Aids digital adoption
Cropin’s proprietary knowledge graphs are created from trillions of farm pixel datasets that continuously grow and multiply in time and space, allowing the company to build and implement the various AI models in any country in the shortest possible time. In a first-of-its kind initiative in the global agriculture ecosystem, this move will help accelerate digital adoption in the sector and transform agriculture into a sustainable, efficient, and data-driven industry.
Cropin’s platform is capable of computing crop intelligence at planet scale, computing 0.2 billion acres of cultivable land so far in 13 countries including India, Nigeria, and Bangladesh covering 32 crops.
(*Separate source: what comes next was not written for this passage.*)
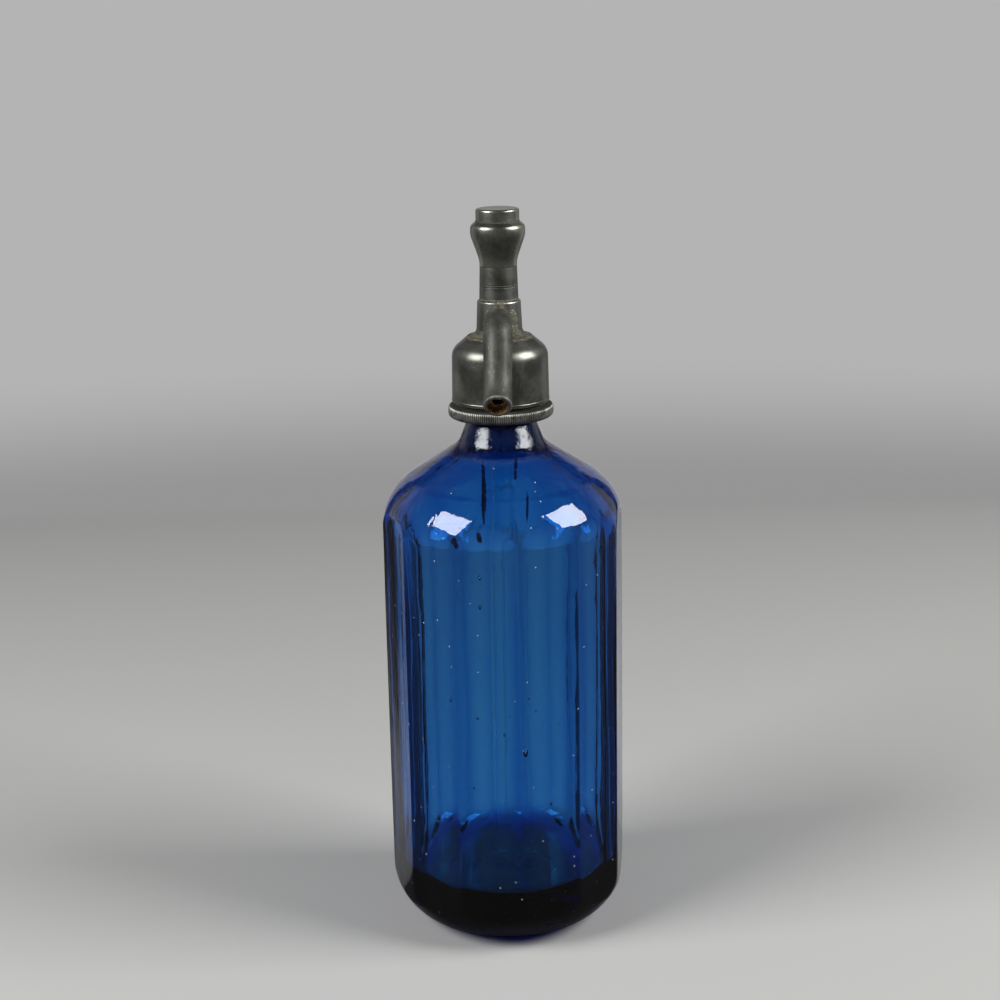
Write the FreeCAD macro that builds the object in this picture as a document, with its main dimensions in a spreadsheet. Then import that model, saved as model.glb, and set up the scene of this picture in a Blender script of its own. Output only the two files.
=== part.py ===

Based in India and Europe, the Cropin AI Labs team will compute over 1.2 billion acres of cultivable lands across North America, Europe, Asia Pacific, LATAM, and Africa regions by 2025.
Krishna Kumar, Co-Founder & CEO, Cropin, said, “At Cropin, we are constantly focussed on building technology that can enable and transform the agriculture sector. Right from our founding in 2010, when no category called agritech existed, to today, we see the industry evolving from the digitisation of farming to intelligent and data-driven agriculture. Over the past few years, our Earth Observation & AI science research teams have built global intelligence models for agriculture that are already unmatched in terms of accuracy and scalability in the real world. Cropin’s AI Labs will help us accelerate this effort to compute and bring the benefits of predictive intelligence to every acre of the world’s farmlands.”
Revenue growth
The company’s AI/ML-powered predictive risk monitoring and mitigation solutions have registered a revenue growth of more than 110 times between 2019 and 2022 and now account for 65 per cent of Cropin’s revenues.
According to the United Nations Environment Programme (UNEP), the global population will hit 10 billion people by 2050, and the world needs to produce 56 per cent more food than produced in 2010.
Cropin’s global farmland computation initiative will have a deep impact on the $3 trillion food production value chain by 2025, help reduce food losses by 35% thus safeguarding food security and sustainability.